Sendo o Acordo de Não Persecução Penal uma norma mais benéfica, que cria uma nova causa extintiva da punibilidade ela deve ser aplicada retroativamente. Esse foi o entendimento adotado pelo STJ, porém a sua aplicação estava condicionada a um fator:
- que o juiz não tivesse ainda recebido a denúncia.
Principais Teses Fixadas pelo STF no Julgamento de 2024
No dia 18 de setembro de 2024, no julgamento do HC 185.913, tudo mudou. O STF fixou as seguintes teses a respeito do acordo:
- Compete ao membro do Ministério Público oficiante, motivadamente o no exercício do seu poder dever, avaliar o preenchimento dos requisitos para negociação e celebração do ANPP, sem prejuízo do regular exercício dos controles jurisdicional e interno.
Até aqui nada de novo. Cabe ao Ministério Público, que é o dominus litis, decidir sobre o oferecimento do ANPP e não se trata de uma tarefa discricionária. Diz-se que o que existe, em verdade, é uma discricionariedade regrada (poder-dever). Preenchidos os requisitos legais, cabe ao MP ofertá-lo, desde que necessário e suficiente para reprovação e prevenção do crime.
Notem que o não oferecimento do benefício demanda uma manifestação “motivada” do MP, não bastando, portanto, a mera negativa.
Essa alternativa não exclui eventuais controles sobre a vontade do membro do MP, como por exemplo, no caso provocação da instância revisional, nos termos do artigo 28-A, §14, do CPP. De qualquer forma, a decisão final será sempre do Ministério Público.
2. É cabível a celebração do ANPP em casos de processo em andamento quando da entrada em vigência da Lei 13.964/2019, mesmo se ausente confissão do réu até aquele momento, desde que o pedido tenha sido feito antes do trânsito em julgado.
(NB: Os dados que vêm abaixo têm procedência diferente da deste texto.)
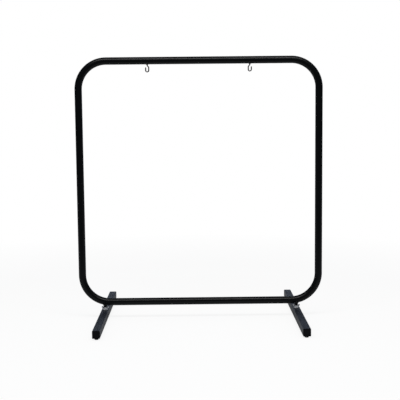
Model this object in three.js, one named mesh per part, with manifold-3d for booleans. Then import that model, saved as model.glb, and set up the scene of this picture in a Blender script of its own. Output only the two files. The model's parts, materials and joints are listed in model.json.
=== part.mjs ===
// A gong stand: a square loop of bent round tube on two foot bars.
// Millimetres, +X to the right, -Y to the front, +Z up.
// The origin is on the floor, under the middle of the loop.
// Each foot bar swivels about the stud that joins it to the loop, and a wing nut locks it.

import * as THREE from "three";
import { mergeVertices } from "three/addons/utils/BufferGeometryUtils.js";
import Module from "manifold-3d";

const wasm = await Module();
wasm.setup();

// Room between pieces that fit in or on each other.
const fitGap = 0.3;
// How far a cutting shape runs past the face that it cuts.
const cutOverrun = 2;
// Vertices closer together than this are one vertex.
const weldDistance = 1e-4;

// The loop of round tube.
const frameWidth = 1067;
const frameHeight = 1080;
const tubeDiameter = 31.75;
const tubeWall = 1.6;
const bendRadius = 120;
const seamHeightShare = 0.5;

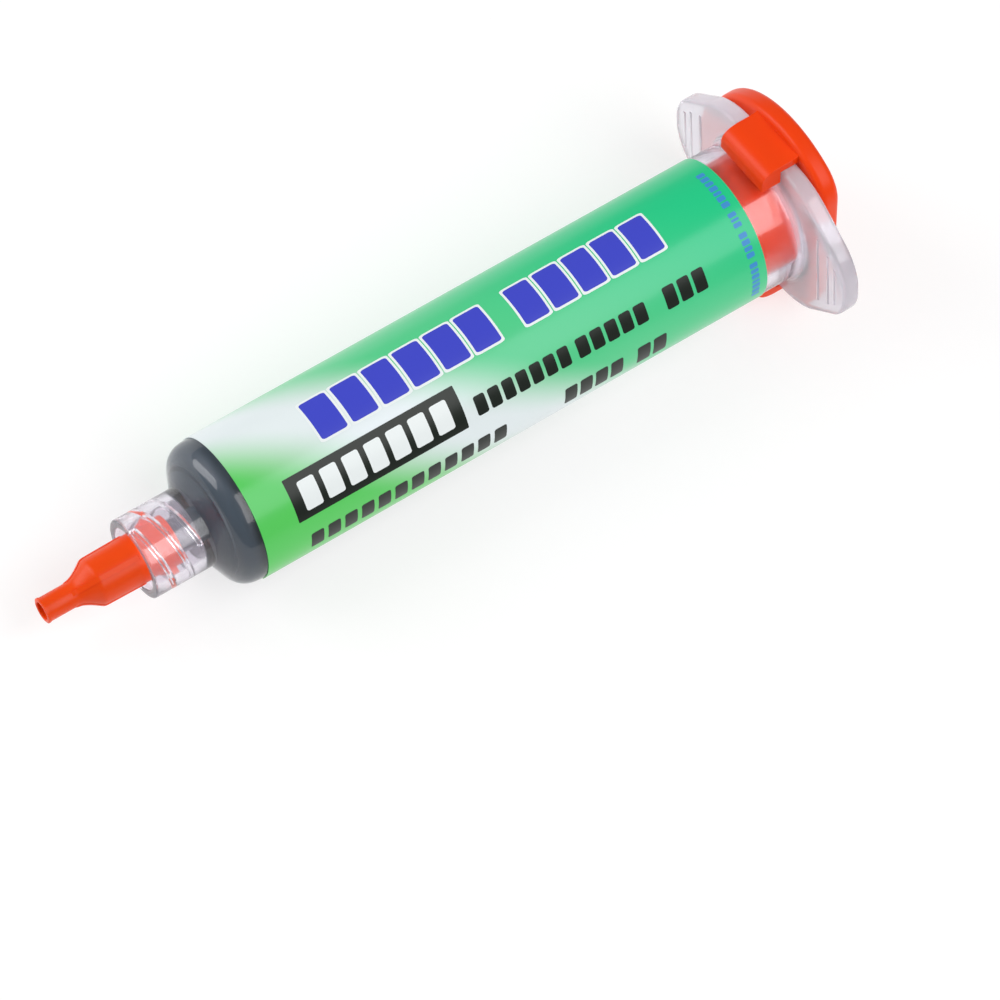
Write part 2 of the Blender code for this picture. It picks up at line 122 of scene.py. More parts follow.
def linear(hex_colour):
    """The linear red, green and blue of an sRGB hex colour."""
    parts = [int(hex_colour[i : i + 2], 16) / 255 for i in (1, 3, 5)]
    return tuple(p / 12.92 if p <= 0.04045 else ((p + 0.055) / 1.055) ** 2.4 for p in parts)


def colour(name, note, hex_colour):
    """A colour that a user may change."""
    return bpy.props.FloatVectorProperty(
        name=name, description=note, default=linear(hex_colour), min=0.0, max=1.0, size=3, subtype="COLOR"
    )


class SyringeSizes(bpy.types.PropertyGroup):
    """Sizes of the syringe's pieces."""

    bore_radius: length("Bore radius", "Inside of the barrel", 7.95)
    wall: length("Wall", "Thickness of the barrel's wall", 1.35)
    barrel_length: length("Barrel length", "Collar front to flange back", 92.0)
    shoulder_cone: length("Shoulder cone", "Length of the shoulder's steep part", 1.4)
    shoulder_cone_radius: length("Shoulder cone radius", "Radius where the cone ends", 8.0)
    shoulder_round: length("Shoulder rounding", "Length of the shoulder's rounding", 2.7)
    collar_radius: length("Collar radius", "Outside of the luer collar", 5.2)
    collar_length: length("Collar length", "Length of the luer collar", 8.3)
    collar_bore: length("Collar bore radius", "Inside of the luer collar", 4.05)
    collar_floor: length("Collar floor", "Depth from the pocket's floor to the shoulder", 0.9)
    collar_edge: length("Collar edge", "Rounding of the collar's rim", 0.3)
    thread_height: length("Thread height", "How far the collar's inside thread stands in", 0.42)
    thread_pitch: length("Thread pitch", "Distance from ridge to ridge", 2.5)
    luer_reach: length("Luer reach", "How far the cone stands out of the collar", 2.1)
    luer_radius: length("Luer radius", "Radius of the cone's tip", 2.0)
    channel_radius: length("Channel radius", "Radius of the hole through the cone", 1.4)
    flange_thickness: length("Flange thickness", "Thickness of the finger flange", 2.25)
    flange_half_length: length("Flange half length", "Axis to wing tip", 17.5)
    flange_half_width: length("Flange half width", "Axis to straight side", 11.2)
    flange_shoulder: length("Flange shoulder", "Half length of the straight side", 8.2)
    flange_tip: length("Flange tip", "Half width of the wing tip", 3.85)
    flange_corner: length("Flange corner", "Rounding of the flange's corners", 3.0)
    label_front: length("Label front", "Place of the label's front edge", 12.7)
    label_back: length("Label back", "Place of the label's back edge", 84.2)
    label_thickness: length("Label thickness", "Thickness of the printed film", 0.10)
    paste_end: length("Paste end", "Place of the back of the paste", 61.47)
    piston_length: length("Piston length", "Length of the piston", 12.0)
    cap_radius: length("Cap radius", "Radius of the end cap's disc", 13.97)
    cap_thickness: length("Cap thickness", "Thickness of the end cap's disc", 2.55)
    cap_flat: length("Cap flat", "Axis to the disc's straight side", 9.5)
    cap_corner: length("Cap corner", "Softening where round and straight sides meet", 2.6)
    hook_reach: length("Hook reach", "Axis to the outside of a hook", 12.6)
    hook_half_width: length("Hook half width", "Half the width of a hook", 4.2)
    hook_lip: length("Hook lip", "Length of the catch in front of the flange", 2.7)
    plug_radius: length("Plug radius", "Outside of the cap's plug", 7.7)
    plug_depth: length("Plug depth", "How far the plug reaches into the bore", 8.7)
    tip_length: length("Tip length", "How far the tip cap stands out of the collar", 12.55)
    tip_nose_radius: length("Tip nose radius", "Outside of the tip cap's nose", 1.57)
    tip_nose_length: length("Tip nose length", "Length of the tip cap's nose", 4.1)
    tip_flare: length("Tip flare", "Length of the tip cap's flare", 3.2)
    tip_body_radius: length("Tip body radius", "Outside of the tip cap's body", 3.02)
    tip_insertion: length("Tip insertion", "How far the tip cap goes into the collar", 5.0)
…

O STF admitiu a retroatividade do ANPP para alcançar fatos ocorridos antes da vigência do Pacote Anticrime, independentemente do marco do recebimento da denúncia, conforme tese antes prevalescente.
O referencial agora passa a ser o trânsito em julgado da decisão. Desta forma, mesmo que o processo já tenha sido sentenciado, mas pendente a apreciação de recurso, pode ser oferecido o acordo.
Pode ocorrer de o réu não ter confessado a prática do crime ao longo do processo. Esse fato não impede o oferecimento do acordo, pois ao ser interrogado, o acusado não tinha sido informado dos benefícios porventura advindos de sua confissão, no caso o ANPP. Havia, àquela altura, uma assimetria informacional.
3. Nos processos penais em andamento na data da proclamação do resultado deste julgamento, nos quais em tese seja cabível a negociação de ANPP, se este ainda não foi oferecido ou não houve motivação para o seu não oferecimento, o Ministério Público, agindo de ofício, a pedido da defesa ou mediante provocação do magistrado da causa deverá, na primeira oportunidade em que falar nos autos, após a publicação da ata deste julgamento, manifestar-se motivadamente acerca do cabimento ao não do acordo.
4. Nas investigações ou ações penais iniciadas a partir da proclamação do resultado deste julgamento, a proposição de ANPP pelo Ministério Público, ou a motivação para o seu não oferecimento, devem ser apresentadas antes do recebimento da denúncia, ressalvada a possibilidade de propositura pelo órgão ministerial no curso da ação penal, se for o caso.
As teses 3 e 4 disciplinam questões procedimentais, valendo o destaque de que o oferecimento (ou não) do acordo deve ser avaliado preferencialmente antes do recebimento da denúncia, e, para os feitos em curso, caberá ao MP manifestar-se na primeira vez que os autos do processo vierem com vista.